* **WHAT TO DO**:
Keep only the lines of the data below that contain "picture", and copy them.

* **INFORMATION PROVIDED**:
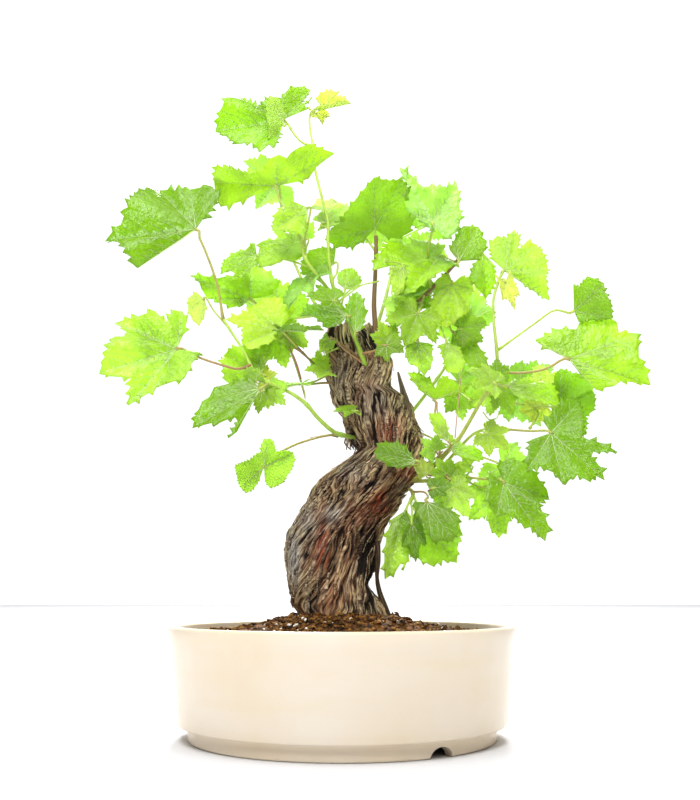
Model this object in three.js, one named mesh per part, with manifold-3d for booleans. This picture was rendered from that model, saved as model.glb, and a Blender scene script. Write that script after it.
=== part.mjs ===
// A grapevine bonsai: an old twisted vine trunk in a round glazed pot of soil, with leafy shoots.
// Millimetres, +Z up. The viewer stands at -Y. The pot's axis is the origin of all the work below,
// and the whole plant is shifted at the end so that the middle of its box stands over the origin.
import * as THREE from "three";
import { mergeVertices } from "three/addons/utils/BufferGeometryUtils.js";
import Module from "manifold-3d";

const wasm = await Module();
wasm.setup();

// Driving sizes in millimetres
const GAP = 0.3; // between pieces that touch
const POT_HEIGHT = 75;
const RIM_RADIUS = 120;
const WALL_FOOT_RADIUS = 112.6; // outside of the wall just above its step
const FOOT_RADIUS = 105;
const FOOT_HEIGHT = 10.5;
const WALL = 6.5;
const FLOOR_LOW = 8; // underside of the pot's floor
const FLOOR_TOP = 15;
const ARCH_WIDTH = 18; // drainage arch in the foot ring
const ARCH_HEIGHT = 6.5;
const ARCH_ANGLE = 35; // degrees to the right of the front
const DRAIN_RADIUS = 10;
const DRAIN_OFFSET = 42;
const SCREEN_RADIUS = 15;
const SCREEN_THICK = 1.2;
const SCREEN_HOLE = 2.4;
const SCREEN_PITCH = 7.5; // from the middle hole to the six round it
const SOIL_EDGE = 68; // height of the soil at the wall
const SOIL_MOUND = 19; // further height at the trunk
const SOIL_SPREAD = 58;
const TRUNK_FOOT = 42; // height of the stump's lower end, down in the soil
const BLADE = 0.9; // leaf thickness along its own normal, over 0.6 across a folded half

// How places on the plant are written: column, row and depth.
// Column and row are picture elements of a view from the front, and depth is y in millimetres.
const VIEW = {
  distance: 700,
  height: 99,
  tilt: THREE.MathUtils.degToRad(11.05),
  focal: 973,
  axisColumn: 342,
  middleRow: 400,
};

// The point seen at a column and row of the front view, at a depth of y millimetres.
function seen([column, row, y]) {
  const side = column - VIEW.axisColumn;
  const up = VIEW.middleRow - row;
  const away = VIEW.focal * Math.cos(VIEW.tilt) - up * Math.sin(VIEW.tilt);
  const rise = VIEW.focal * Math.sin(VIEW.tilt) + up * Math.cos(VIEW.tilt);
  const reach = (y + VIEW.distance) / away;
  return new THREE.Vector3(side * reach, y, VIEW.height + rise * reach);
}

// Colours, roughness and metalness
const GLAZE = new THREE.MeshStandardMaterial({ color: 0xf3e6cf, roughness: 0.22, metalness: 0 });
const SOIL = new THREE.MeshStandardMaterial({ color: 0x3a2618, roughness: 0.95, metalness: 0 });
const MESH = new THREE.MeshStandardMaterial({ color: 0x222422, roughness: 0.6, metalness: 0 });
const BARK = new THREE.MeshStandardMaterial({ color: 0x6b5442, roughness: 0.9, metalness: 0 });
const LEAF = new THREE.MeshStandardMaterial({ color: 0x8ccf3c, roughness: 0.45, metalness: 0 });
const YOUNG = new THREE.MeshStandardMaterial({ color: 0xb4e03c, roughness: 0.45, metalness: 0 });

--

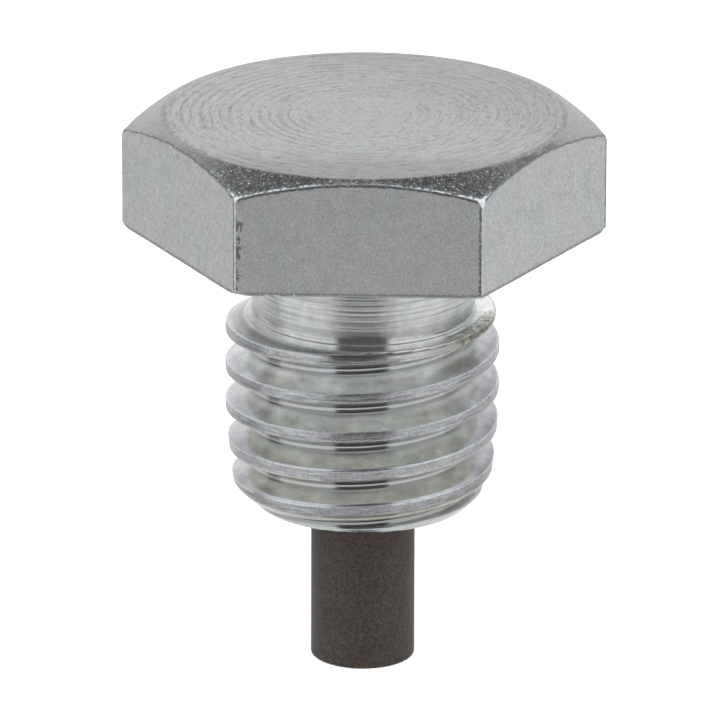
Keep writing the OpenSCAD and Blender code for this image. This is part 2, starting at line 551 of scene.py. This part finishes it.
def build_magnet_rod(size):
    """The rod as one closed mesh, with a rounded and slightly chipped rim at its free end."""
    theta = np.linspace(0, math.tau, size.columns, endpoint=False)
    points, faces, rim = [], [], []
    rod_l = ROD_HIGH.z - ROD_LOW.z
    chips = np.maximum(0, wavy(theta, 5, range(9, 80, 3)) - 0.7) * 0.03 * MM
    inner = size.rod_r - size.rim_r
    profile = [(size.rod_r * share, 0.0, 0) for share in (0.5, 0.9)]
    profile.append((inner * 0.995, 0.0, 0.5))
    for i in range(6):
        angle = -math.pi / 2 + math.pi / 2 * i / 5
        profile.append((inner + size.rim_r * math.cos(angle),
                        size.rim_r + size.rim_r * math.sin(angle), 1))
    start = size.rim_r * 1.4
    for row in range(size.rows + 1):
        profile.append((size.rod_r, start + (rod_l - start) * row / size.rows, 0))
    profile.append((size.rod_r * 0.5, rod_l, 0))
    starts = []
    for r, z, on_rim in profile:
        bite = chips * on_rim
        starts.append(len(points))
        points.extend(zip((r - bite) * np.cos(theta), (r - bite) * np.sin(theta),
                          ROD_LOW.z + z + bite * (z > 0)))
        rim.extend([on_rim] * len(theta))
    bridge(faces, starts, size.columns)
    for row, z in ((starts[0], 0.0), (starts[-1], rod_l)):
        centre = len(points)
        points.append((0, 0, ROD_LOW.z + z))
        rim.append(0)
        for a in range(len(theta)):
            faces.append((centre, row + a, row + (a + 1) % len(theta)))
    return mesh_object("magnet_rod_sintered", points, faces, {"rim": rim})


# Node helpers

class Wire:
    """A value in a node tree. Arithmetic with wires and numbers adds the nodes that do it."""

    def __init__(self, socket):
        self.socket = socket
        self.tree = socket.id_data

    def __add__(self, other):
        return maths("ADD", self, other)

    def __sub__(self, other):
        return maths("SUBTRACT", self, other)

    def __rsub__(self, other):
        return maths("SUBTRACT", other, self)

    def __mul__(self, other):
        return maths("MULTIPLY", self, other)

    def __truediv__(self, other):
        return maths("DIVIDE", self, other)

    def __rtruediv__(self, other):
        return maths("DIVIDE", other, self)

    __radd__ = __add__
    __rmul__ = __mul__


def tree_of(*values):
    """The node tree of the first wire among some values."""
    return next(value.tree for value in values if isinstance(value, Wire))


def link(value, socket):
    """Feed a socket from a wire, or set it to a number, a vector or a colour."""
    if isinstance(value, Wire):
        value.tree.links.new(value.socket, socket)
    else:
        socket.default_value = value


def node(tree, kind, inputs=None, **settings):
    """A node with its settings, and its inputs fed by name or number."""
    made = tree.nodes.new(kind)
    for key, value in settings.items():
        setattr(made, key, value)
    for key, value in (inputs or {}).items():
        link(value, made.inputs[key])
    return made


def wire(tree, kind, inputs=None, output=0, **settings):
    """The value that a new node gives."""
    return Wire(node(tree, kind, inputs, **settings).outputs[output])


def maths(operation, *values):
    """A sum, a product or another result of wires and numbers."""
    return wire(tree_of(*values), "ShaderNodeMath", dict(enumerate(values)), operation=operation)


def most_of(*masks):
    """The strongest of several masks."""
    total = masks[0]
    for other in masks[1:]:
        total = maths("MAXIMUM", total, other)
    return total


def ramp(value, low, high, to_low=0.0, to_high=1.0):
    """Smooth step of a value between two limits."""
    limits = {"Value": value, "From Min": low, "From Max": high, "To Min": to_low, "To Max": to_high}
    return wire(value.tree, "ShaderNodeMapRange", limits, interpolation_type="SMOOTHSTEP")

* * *

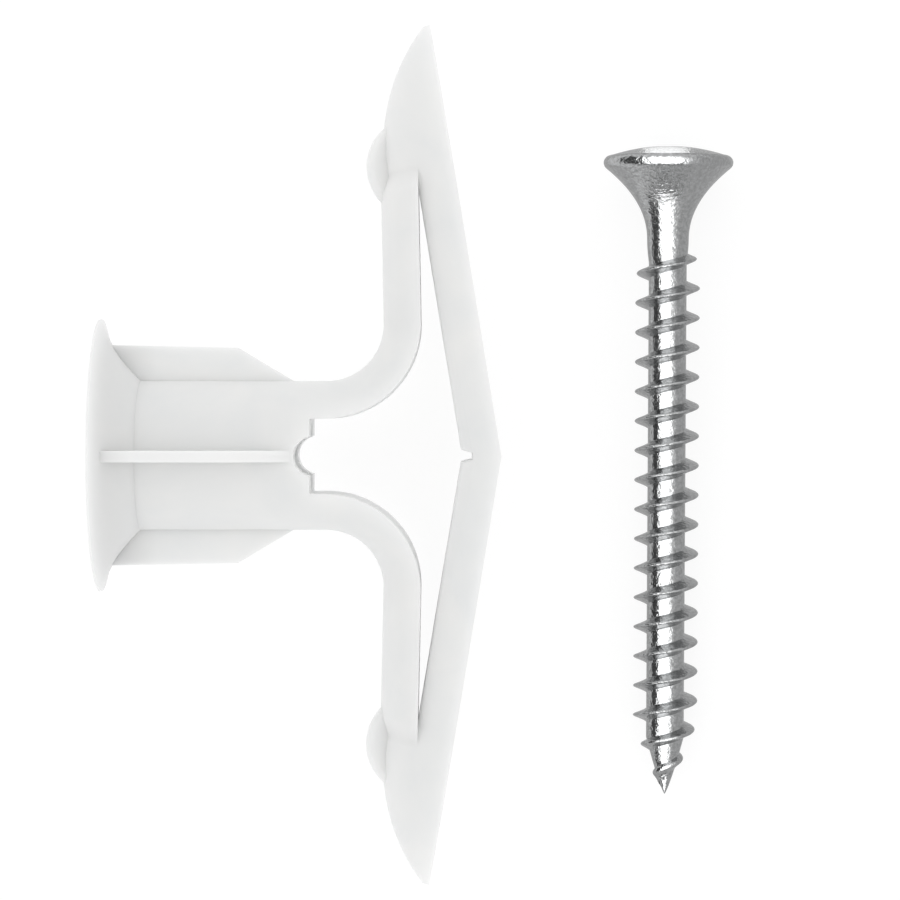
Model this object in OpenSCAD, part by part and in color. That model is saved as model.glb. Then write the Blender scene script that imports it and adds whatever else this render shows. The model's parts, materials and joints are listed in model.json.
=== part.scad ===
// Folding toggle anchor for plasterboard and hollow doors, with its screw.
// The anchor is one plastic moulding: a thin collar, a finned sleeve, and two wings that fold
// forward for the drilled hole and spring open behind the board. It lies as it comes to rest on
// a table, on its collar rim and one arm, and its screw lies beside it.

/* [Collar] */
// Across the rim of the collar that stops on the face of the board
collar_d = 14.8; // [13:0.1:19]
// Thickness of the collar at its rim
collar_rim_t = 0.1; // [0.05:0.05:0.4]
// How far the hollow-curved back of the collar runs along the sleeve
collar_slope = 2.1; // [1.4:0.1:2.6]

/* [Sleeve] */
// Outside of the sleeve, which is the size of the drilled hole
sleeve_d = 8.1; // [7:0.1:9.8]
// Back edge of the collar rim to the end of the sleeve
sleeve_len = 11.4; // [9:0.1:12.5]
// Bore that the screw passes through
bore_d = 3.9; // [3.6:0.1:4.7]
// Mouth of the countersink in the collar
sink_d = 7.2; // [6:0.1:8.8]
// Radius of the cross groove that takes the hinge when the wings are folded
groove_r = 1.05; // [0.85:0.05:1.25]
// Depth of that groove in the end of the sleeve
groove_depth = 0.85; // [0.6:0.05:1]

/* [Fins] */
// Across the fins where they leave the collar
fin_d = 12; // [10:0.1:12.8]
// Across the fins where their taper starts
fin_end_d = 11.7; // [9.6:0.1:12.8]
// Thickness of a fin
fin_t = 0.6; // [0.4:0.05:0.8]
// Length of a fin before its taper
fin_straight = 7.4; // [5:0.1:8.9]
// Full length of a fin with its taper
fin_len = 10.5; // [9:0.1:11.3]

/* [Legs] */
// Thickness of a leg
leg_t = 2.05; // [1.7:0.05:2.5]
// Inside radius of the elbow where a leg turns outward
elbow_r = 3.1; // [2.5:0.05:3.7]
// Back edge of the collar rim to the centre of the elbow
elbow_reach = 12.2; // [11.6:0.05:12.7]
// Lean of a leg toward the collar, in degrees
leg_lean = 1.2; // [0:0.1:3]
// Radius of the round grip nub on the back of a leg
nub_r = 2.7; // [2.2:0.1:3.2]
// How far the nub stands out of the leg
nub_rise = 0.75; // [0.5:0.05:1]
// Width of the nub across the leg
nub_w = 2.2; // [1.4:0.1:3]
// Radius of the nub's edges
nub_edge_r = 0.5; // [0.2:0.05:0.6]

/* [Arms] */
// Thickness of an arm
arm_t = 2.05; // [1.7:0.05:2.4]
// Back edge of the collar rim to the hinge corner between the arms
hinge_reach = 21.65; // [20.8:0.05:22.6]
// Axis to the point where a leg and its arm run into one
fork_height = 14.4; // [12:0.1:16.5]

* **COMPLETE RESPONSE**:
Model this object in three.js, one named mesh per part, with manifold-3d for booleans. This picture was rendered from that model, saved as model.glb, and a Blender scene script. Write that script after it.
// Column and row are picture elements of a view from the front, and depth is y in millimetres.